Material shown

++++++++++

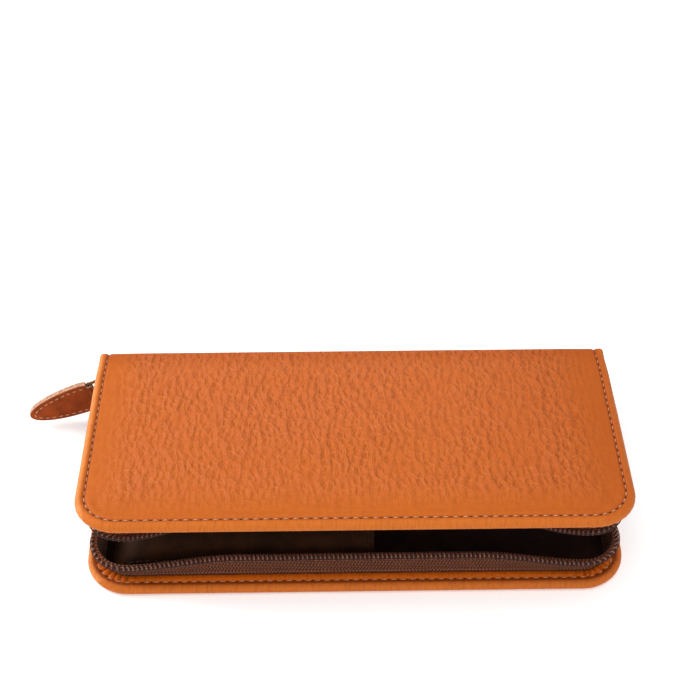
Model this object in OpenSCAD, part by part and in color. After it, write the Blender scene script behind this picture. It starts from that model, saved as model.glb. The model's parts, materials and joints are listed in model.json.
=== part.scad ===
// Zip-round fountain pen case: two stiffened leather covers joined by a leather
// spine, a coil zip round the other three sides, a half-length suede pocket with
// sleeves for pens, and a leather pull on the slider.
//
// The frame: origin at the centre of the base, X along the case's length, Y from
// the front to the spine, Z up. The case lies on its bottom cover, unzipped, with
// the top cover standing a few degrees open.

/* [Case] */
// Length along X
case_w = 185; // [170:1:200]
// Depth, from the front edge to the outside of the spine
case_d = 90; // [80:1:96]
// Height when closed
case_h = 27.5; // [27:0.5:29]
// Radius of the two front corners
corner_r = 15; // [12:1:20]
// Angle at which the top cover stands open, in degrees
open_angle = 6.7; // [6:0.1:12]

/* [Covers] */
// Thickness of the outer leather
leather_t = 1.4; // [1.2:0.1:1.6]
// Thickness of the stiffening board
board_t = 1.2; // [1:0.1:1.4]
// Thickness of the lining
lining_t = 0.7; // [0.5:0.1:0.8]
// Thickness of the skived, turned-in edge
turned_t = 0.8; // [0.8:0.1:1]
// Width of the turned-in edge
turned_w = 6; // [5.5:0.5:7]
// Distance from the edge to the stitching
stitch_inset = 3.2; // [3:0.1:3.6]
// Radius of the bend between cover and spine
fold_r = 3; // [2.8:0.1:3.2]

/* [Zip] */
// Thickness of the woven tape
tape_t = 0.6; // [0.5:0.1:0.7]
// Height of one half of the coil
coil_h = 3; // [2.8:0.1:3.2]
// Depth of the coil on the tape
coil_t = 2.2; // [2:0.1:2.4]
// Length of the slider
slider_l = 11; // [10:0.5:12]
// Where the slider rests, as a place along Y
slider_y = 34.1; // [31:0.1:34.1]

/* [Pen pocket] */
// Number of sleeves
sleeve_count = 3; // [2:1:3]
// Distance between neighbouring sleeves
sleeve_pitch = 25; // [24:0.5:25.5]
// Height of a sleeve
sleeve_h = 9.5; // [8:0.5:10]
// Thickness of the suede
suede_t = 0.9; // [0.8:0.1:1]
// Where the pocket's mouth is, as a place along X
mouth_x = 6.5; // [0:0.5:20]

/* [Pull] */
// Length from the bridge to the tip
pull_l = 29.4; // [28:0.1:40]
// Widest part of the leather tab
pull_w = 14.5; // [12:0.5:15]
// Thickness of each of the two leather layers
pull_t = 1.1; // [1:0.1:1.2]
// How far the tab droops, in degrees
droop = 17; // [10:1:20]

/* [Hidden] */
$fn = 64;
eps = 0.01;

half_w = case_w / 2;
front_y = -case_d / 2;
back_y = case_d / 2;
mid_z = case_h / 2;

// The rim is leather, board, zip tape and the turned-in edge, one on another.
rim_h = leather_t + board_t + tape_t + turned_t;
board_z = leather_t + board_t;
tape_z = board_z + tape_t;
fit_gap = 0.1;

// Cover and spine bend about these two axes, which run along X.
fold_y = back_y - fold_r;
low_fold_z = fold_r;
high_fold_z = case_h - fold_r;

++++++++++

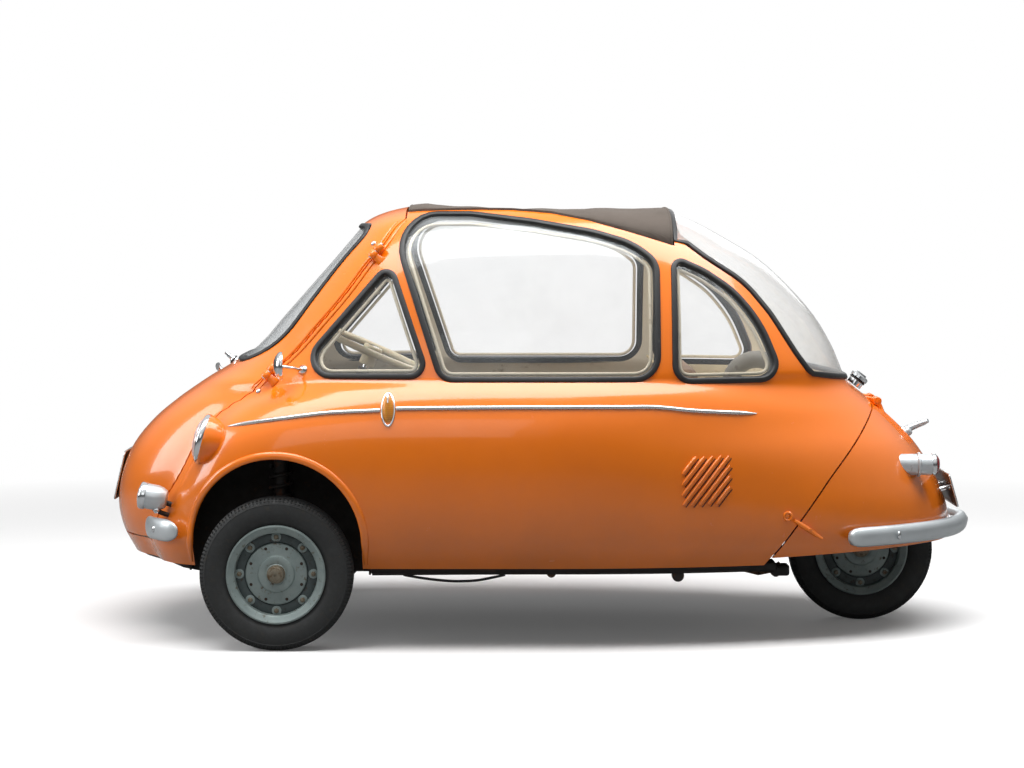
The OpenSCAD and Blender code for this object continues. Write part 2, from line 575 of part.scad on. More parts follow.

++++++++++

What you will do
Quote only the lines running from the line that holds "Model this object" to the line that holds "fold_r = 3; // [2.8:0.1:3.2]", both ends included.

Exercise solution
Model this object in OpenSCAD, part by part and in color. After it, write the Blender scene script behind this picture. It starts from that model, saved as model.glb. The model's parts, materials and joints are listed in model.json.
=== part.scad ===
// Zip-round fountain pen case: two stiffened leather covers joined by a leather
// spine, a coil zip round the other three sides, a half-length suede pocket with
// sleeves for pens, and a leather pull on the slider.
//
// The frame: origin at the centre of the base, X along the case's length, Y from
// the front to the spine, Z up. The case lies on its bottom cover, unzipped, with
// the top cover standing a few degrees open.

/* [Case] */
// Length along X
case_w = 185; // [170:1:200]
// Depth, from the front edge to the outside of the spine
case_d = 90; // [80:1:96]
// Height when closed
case_h = 27.5; // [27:0.5:29]
// Radius of the two front corners
corner_r = 15; // [12:1:20]
// Angle at which the top cover stands open, in degrees
open_angle = 6.7; // [6:0.1:12]

/* [Covers] */
// Thickness of the outer leather
leather_t = 1.4; // [1.2:0.1:1.6]
// Thickness of the stiffening board
board_t = 1.2; // [1:0.1:1.4]
// Thickness of the lining
lining_t = 0.7; // [0.5:0.1:0.8]
// Thickness of the skived, turned-in edge
turned_t = 0.8; // [0.8:0.1:1]
// Width of the turned-in edge
turned_w = 6; // [5.5:0.5:7]
// Distance from the edge to the stitching
stitch_inset = 3.2; // [3:0.1:3.6]
// Radius of the bend between cover and spine
fold_r = 3; // [2.8:0.1:3.2]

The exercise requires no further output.